I crouched low to retrieve my splattered snack, but that damn bug had ruined it. I sighed with defeat, then looked at the boxes he’d left. I had some deliveries to attend to.

“Which would be easier if some people—bugs—didn’t just scribble the addresses all illegibly!” I gathered the boxes and made my way out of the stockroom. “Guess I’ll just starve now.”

And yes, I didn’t require nutrients, but I wanted them. Needed them to be happy. Antoninus had taken away my happiness.

As I stepped outside, I winced at the harsh burn of the setting sun’s light. Such a shift from fake light indoors to over-emphasized daylight trickling through the dimensional walls of this city. I preferred this pocket realm when Mora first created it with her witchy wife. The blueprints were wonderful, and Wally analyzed the Fae magics, tinkering with the mechanics to streamline things. The realm was truly euphoric. It was eternal nightfall, glimmering rainbow stars and colorful comets and glittery rainfall.

But no, the whiny citizens Mora continued to invite to live here craved sunlight for normalcy or routine or cheer. I hated it, especially this slow-setting sun.

“Just fucking go to bed already, daytime!”

I spread my wings, using the gray feathers to block the fading light until the night finally took hold and the moon’s gentle illumination filled the city below. There was a calm, perfect silence for the flicker of three seconds before the nightlife ignited.

Neon lights to rowdy businesses switched on, cars weaved between each other as their brights flashed, and vast buildings stacked atop each other lit up in the strangest patterns depending on who sat at home.

And just like that, the Diabolic Oasis had come to life, sparkling under the moon’s beautiful light.

Mora’s city didn’t look anything like an oasis. Well, if the snow surrounding the veiled city served as a sandy substitute, I supposed the resemblance wouldn’t be too far off if it weren’t for all the tech and plant life.

I stretched my wings wide, enjoying the cool evening breeze against my dark gray feathers. Even if artificially created. This dimension, while and isolated temporal fold, worked exactly like the mortal realm thanks to the spell craft put in place to make it tick-tock on the same scheduled clock as the mortal world along with the technology meant to keep everything synced with the rest of society.

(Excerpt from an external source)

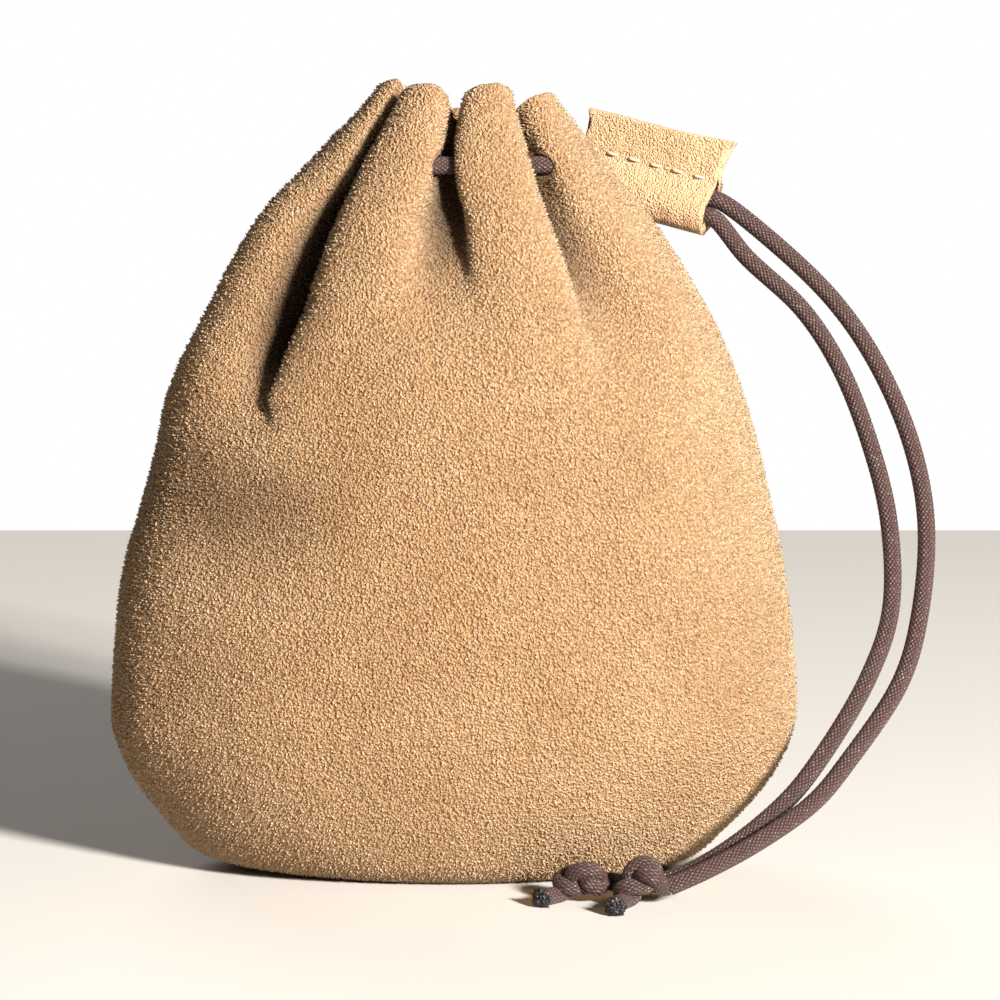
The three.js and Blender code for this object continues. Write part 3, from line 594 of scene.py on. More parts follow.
def panel_points(seam_a, seam_b):
    azimuth = np.linspace(seam_a, seam_b, COLUMNS)
    outer, depth = skin(azimuth, shares)
    across = np.gradient(outer, axis=1)
    along = np.gradient(outer, axis=0)
    normal = np.cross(across, along)
    normal[:BASE_ROWS - 1] = [0, 0, -1]
    normal /= np.linalg.norm(normal, axis=-1)[..., None] + 1e-9
    up = outer[..., 2] / BAG_HEIGHT
    body = ease((up - 0.02) / 0.10)
    uneven = 0.55 * noise_field(outer, 17, 1.3) + 0.24 * noise_field(outer, 6.5, 4.1) * (0.5 + 0.5 * ease((up - .5) / .2))
    uneven += 0.08 * noise_field(outer, 2.1, 7.7) + 0.07 * noise_field(outer, 0.7, 2.9)
    seam = np.minimum(np.arange(COLUMNS), np.arange(COLUMNS)[::-1])
    edge = np.linalg.norm(outer - np.where((np.arange(COLUMNS) < COLUMNS / 2)[None, :, None],
                                           outer[:, :1], outer[:, -1:]), axis=-1)
    crease = -0.55 * np.exp(-(edge / 0.8) ** 2) - 0.12 * np.exp(-(edge / 3.0) ** 2)
    x, z = outer[..., 0], outer[..., 2]
    dents = (0.9 * np.exp(-((x + 33) / 12) ** 2 - ((z - 70) / 8) ** 2)
             - 1.7 * np.exp(-((x + 28) / 11) ** 2 - ((z - 51) / 10) ** 2))
    uneven = uneven + dents * (outer[..., 1] < 0)
    calm = 1 - 0.75 * np.exp(-(edge / 1.5) ** 2)
    outer = outer + normal * ((uneven * body * calm) + crease * body)[..., None]
    outer[..., 2] = np.maximum(outer[..., 2], 0)
    picks = np.unique(np.round(np.linspace(0, 1, INNER_ROWS) ** 1.6 * (OUTER_ROWS - 1)).astype(int))
    inner_from = (OUTER_ROWS - 1 - picks)
    inner = (outer - normal * LEATHER)[inner_from]
    lift = np.array([0, 0, 1.0])
    top, n = outer[-1], normal[-1]
    rough = 0.16 * noise_field(top, 1.1, 5.0)[:, None] * lift
    rim = [top - n * LEATHER * 0.10 + lift * 0.16 + rough, top - n * LEATHER * 0.5 + lift * 0.24 + rough,
           top - n * LEATHER * 0.90 + lift * 0.14 + rough]
    points = np.concatenate([outer, np.array(rim), inner], axis=0)
    # painted shade: the crease attribute made here darkens the suede's colour by how deep a point lies in a fold, and
    # the inside of the wall by a fixed share
    painted_shade = np.concatenate([depth, np.repeat(depth[-1:], 3, axis=0) * 0, depth[inner_from] * 0 + 3], axis=0)
    # painted shade: a darker patch on the front's lower left, below the end of the deep pleat, stands in for the shade
    # that falls there
    painted_patch_shade = 0.48 * np.exp(-((points[..., 0] + 31) / 12) ** 2 - ((points[..., 2] - 54) / 7) ** 2) * (points[..., 1] < 0)
    return points, np.maximum(ease((painted_shade - 1.5) / 5.4), painted_patch_shade), normal


def make_panel(name, seam_a, seam_b):
    points, painted_shade, normal = panel_points(seam_a, seam_b)
    rows = len(points)
    gap = 0.06 * (1 if seam_a < 0 else -1)
    points[0, :, 1] -= gap
    bm = bmesh.new()
    layer = bm.verts.layers.float.new("crease")
    bmesh.ops.create_grid(bm, x_segments=COLUMNS - 1, y_segments=rows - 1, size=1)
    bm.verts.ensure_lookup_table()
    grid = [[None] * COLUMNS for _ in range(rows)]
    for v in bm.verts:
        k = int(round((v.co.x + 1) / 2 * (COLUMNS - 1)))
        r = int(round((v.co.y + 1) / 2 * (rows - 1)))
        grid[r][k] = v
    # painted shade: the crease attribute stores the painted shade of the folds, the inside and the lower left patch
    for r in range(rows):
        for k in range(COLUMNS):
            grid[r][k].co = points[r, k] * MM
            grid[r][k][layer] = painted_shade[r, k]
    bottom = [e for r in (0, rows - 1) for e in {bm.edges.get((grid[r][k], grid[r][k + 1]))
                                                 for k in range(COLUMNS - 1)}]
    bmesh.ops.bridge_loops(bm, edges=bottom)
    for k in (0, COLUMNS - 1):
        strips = [bm.edges.get((grid[r][k], grid[r + 1][k]))
                  for r in (*range(OUTER_ROWS - 1), *range(OUTER_ROWS + 3, rows - 1))]
        bmesh.ops.bridge_loops(bm, edges=strips)
        bmesh.ops.contextual_create(bm, geom=[grid[r][k] for r in range(OUTER_ROWS - 1, OUTER_ROWS + 4)])
    return bm, points[:OUTER_ROWS], normal, painted_shade[:OUTER_ROWS, :, None]


print("rows", OUTER_ROWS, "spacing about", round(150 / OUTER_ROWS, 2), "mm")


# %% [markdown]
# ## The punched holes
# The cord goes in and out through holes punched in the flanks of the folds. In the grid, the points that the
# cord would touch are taken out, and the points round each hole are drawn back onto a circle about the cord
# and smoothed a little.

# %% Punch the holes round the cord
HOLE = 1.52


def nearest_on(line, points):
    gap = points[:, None] - line[None]
    dist = np.linalg.norm(gap, axis=2)
    near = dist.argmin(axis=1)
    return line[near], dist[np.arange(len(points)), near]


def punch(bm, line):
    band = [v for v in bm.verts if abs(v.co.z / MM - LACE_HEIGHT) < 5]
    points = np.array([v.co for v in band]) / MM
    _, dist = nearest_on(line, points)
    doomed = [v for v, d in zip(band, dist) if d < HOLE]
    before = {e for e in bm.edges if e.is_boundary}
    bmesh.ops.delete(bm, geom=doomed, context="VERTS")
    rims = [e for e in bm.edges if e.is_boundary and e not in before]
    edge_verts = list({v for e in rims for v in e.verts})
    if edge_verts:
        points = np.array([v.co for v in edge_verts]) / MM
        centre, dist = nearest_on(line, points)
        snapped = centre + (points - centre) / dist[:, None] * HOLE
        for v, p in zip(edge_verts, snapped):
            v.co = p * MM
        bmesh.ops.smooth_vert(bm, verts=edge_verts, factor=0.25, use_axis_x=True, use_axis_y=True, use_axis_z=True)
    return len(doomed), len(rims)


panels, faces = {}, {}
for name, a, b in (("front_suede", -90, 90), ("back_suede", 90, 270)):
    bm, *faces[name] = make_panel(name, a, b)
    punched = punch(bm, loop_line)
    bmesh.ops.recalc_face_normals(bm, faces=bm.faces)
    panels[name] = finish_mesh(bm, name)
    print(name, "triangles", sum(len(p.vertices) - 2 for p in panels[name].data.polygons), "punched", punched)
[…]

A society the Diabolic Oasis had intentionally removed itself from. And I certainly didn’t understand Mora’s obsession with time. It was dumb and boring and constraining. Schedules were ugly things that often got in the way of joy. I hated time. The idea of dealing with it forever. I shuddered.

Perhaps I could convince Wally to find a pocket portal dimension where we could simply be, no structure, no linear lines of day through night back to day, no million and one Xs to cross off a calendar of to-dos.

It was something I’d push for in a century or two once Wally had grown bored with his menial tasks as a shopkeeper of exotic antiquities. Speaking of menial tasks, I took a deep breath and unleashed a wave of telekinesis to wrap the packages in my grasp, and then I soared high into the sky and flew through the city.

I weaved between buildings wrapped in giant vines, plants sprouting flowers in every color, and roots that burrowed into concrete to claim a foundation. Despite the stranglehold the wildlife here had, it never slaughtered the city as it should to assert dominance.

Instead, it seemed nature and technology intermingled in this weird form of symbiosis, as Wally called it.